For his part, Chávez said it would be “an interesting legal test within the church” if, as the chief executive officer of the St. Therese Church corporation, he decided not to pay its share as determined by the archdiocese. But he said he intends to go along — in part because he took an oath of obedience when he joined the priesthood, and in part because he doesn’t see a clear avenue to appeal.

“Yes, we are going to do it,” he said. “We are going to do it reluctantly, and we are going to do it begrudgingly.”

Cost of the fallout

But just how the question of debt will play out among parishioners from Socorro to Questa and Las Vegas to Belen is an unanswered question. Many reacted with shock at the news the Cathedral Basilica of St. Francis of Assisi in Santa Fe, considered the “Mother Church” in the archdiocese, was being mortgaged to pay the debt. Wester acknowledged the emotion as he discussed making the decision.

“We don’t get to choose the crosses that God asks us to bear,” Wester said. “It would be nice if we did. Of course, we would choose not to have any if we could help it. But the point is, we have the cross to bear and this is the cross that the church has been asked to carry to pay for the sins of the past and to help people who have been victimized by priest pedophiles.

“Is it fair? No, it’s not fair, but it wasn’t fair for the victims either to be victimized, and so we have to make it right to the extent that we can, conscious that it’s never going to be fully compensated. But we do our best, and I think the parishes know that.”

On a quiet Friday morning outside Nuestra Señora, a woman emerging from the 7 a.m. Mass said she and other parishioners are not pleased they are being asked pay for the past sins of the church’s priests.

“Of course we don’t agree with what’s going on, because [the abuse] wasn’t our deal,” said the woman, who declined to give her name. “We are here for our own reasons, to pray to God.”

The woman said she and other parishioners are changing the way they give now, donating specifically to certain causes as opposed to simply putting money in the collection plate.

“Why doesn’t the Church pay it?” she asked. “The Church has lots of money. The churches belong to the people.”

But Wester, who said his own residence was sold to help pay the debt, said the perception the church is rife with funding is a misconception.

“The church does not have a lot of money,” he said. “We have a lot of land. But the land is to come together to worship God.”

Wester said laypeople also often confused about the relationship between Catholic churches of the world and the Vatican in Rome. The organizations are connected in spirit and philosophy, he said, but not legally or financially.
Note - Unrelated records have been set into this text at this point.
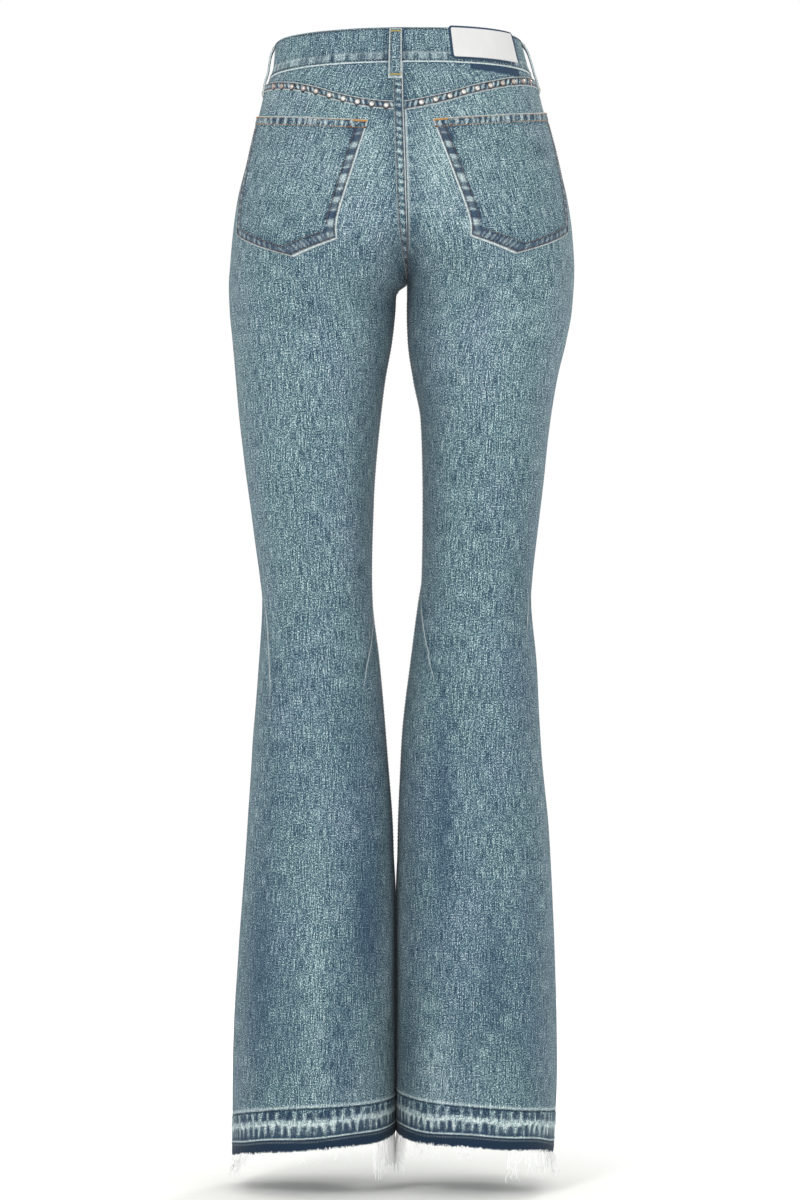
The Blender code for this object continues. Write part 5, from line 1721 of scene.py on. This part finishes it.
def make_fringe(side):
    """The threads that hang from a raw edge."""
    rng = np.random.default_rng(311 + SIGN[side])
    lines = []
    for key, face, low, high, count, shortest, longest, curl, spread_by, thick in THREADS:
        if key == side:
            across = np.sort(rng.uniform(low, high, count))
            lengths = shortest + (longest - shortest) * rng.beta(1.3, 1.9, count)
            z = foot_line(HEM, side, face, across) + rng.uniform(0.6, 2.2, count)
            starts = cloth(side, face, across, z, -WALL * rng.uniform(0.0, 1.0, count) + 0.2)
            for start, normal, length in zip(starts, normal_of(side, face, across, z), lengths):
                line = thread_line(rng, start, normal, length, curl, spread_by)
                taper = np.linspace(1.0, 0.55, len(line)) * thick / THREAD_RADIUS * rng.uniform(0.8, 1.15)
                lines.append((line, taper, 0.5, normal))
    thing = tubes(f"frayed_threads_{side}", lines, THREAD_RADIUS, COTTON, 4)
    finish_piece(thing, (f"hem_fringe_{side}",))


# ---------------------------------------------------------------- studs, button and zip

STUD_COUNT = 10
STUD_START = 17.0           # from the centre back seam
STUD_PITCH = 14.0
STUD_DROP = 5.3             # below the yoke seam
STUD_OUT = 1.15             # the fell's face
STUD_SHAPE = (  # radius and height above the fell, then how warm the metal is there and how dark the painted shadow round its base
    (0.0, 2.15, 0.0, 0.0), (0.7, 2.1, 0.0, 0.0), (1.4, 1.9, 0.0, 0.0), (2.1, 1.5, 0.2, 0.0),
    (2.6, 0.95, 0.5, 0.1), (2.85, 0.45, 0.7, 0.6), (3.0, 0.12, 0.5, 1.0), (3.4, 0.22, 0.3, 1.0),
    (3.7, 0.0, 0.2, 1.0), (3.7, -0.7, 0.2, 1.0),
)
STUD_TURNS = 22
BUTTON_SHAPE = (    # radius and height from the band's face
    (0.0, 3.3), (1.2, 3.25), (2.0, 2.95), (2.6, 2.85), (4.4, 2.85), (5.1, 2.95), (5.5, 3.25), (6.3, 3.35),
    (7.2, 3.15), (7.9, 2.7), (8.4, 2.1), (8.6, 1.5), (8.5, 0.9), (7.6, 0.2), (7.0, 0.0),
)


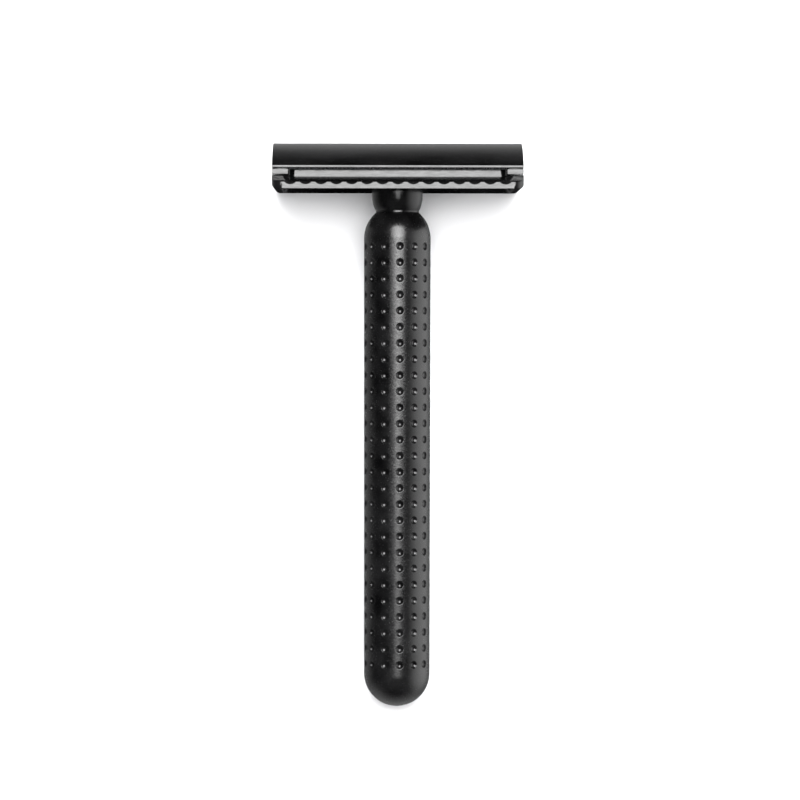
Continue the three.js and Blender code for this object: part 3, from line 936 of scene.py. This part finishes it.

“I can’t call Pope Francis and say, ‘Sell The Pietá for me; I need some money,’ ” Wester said, referring to the iconic sculpture at St. Peter’s Basilica in Vatican City.

Chávez said the lingering bitterness of the pedophile scandal remains fresh for some in the archdiocese, in part because of the way he said the first victims were treated when they came forward.

“They were told ‘sorry’ and given 16 counseling sessions, but ‘If you see a lawyer, don’t bother coming back to us.’ … That would anger the victims,” he said.

Wester said money alone will not heal the victims, stressing the financial settlement is only one part of the equation. The archdiocese has held healing services and implemented significant reforms aimed at ensuring the abuse doesn’t happen again.

“We have our priests and deacons and lay leaders and everybody renewing their safe environment program certification regularly, and we have audits yearly and we have all kinds of things in place to remind us and help us to keep children and young people safe,” he said.

When asked if the abuse scandal would be a permanent stain on the church, Wester said it probably would.

“But I think at the same time, it can be a grace if it reminds us that we are sinners,” he said. “That we need God’s grace, that we have to be vigilant, that we can’t get complacent, that we can’t think that we’ve solved this problem once and for all.

“Historically, it’s always going be there,” he said. “But at the same time, I think it’s a reality. It’s the church as it is, and this is the church that God is redeeming. And so we go forward.”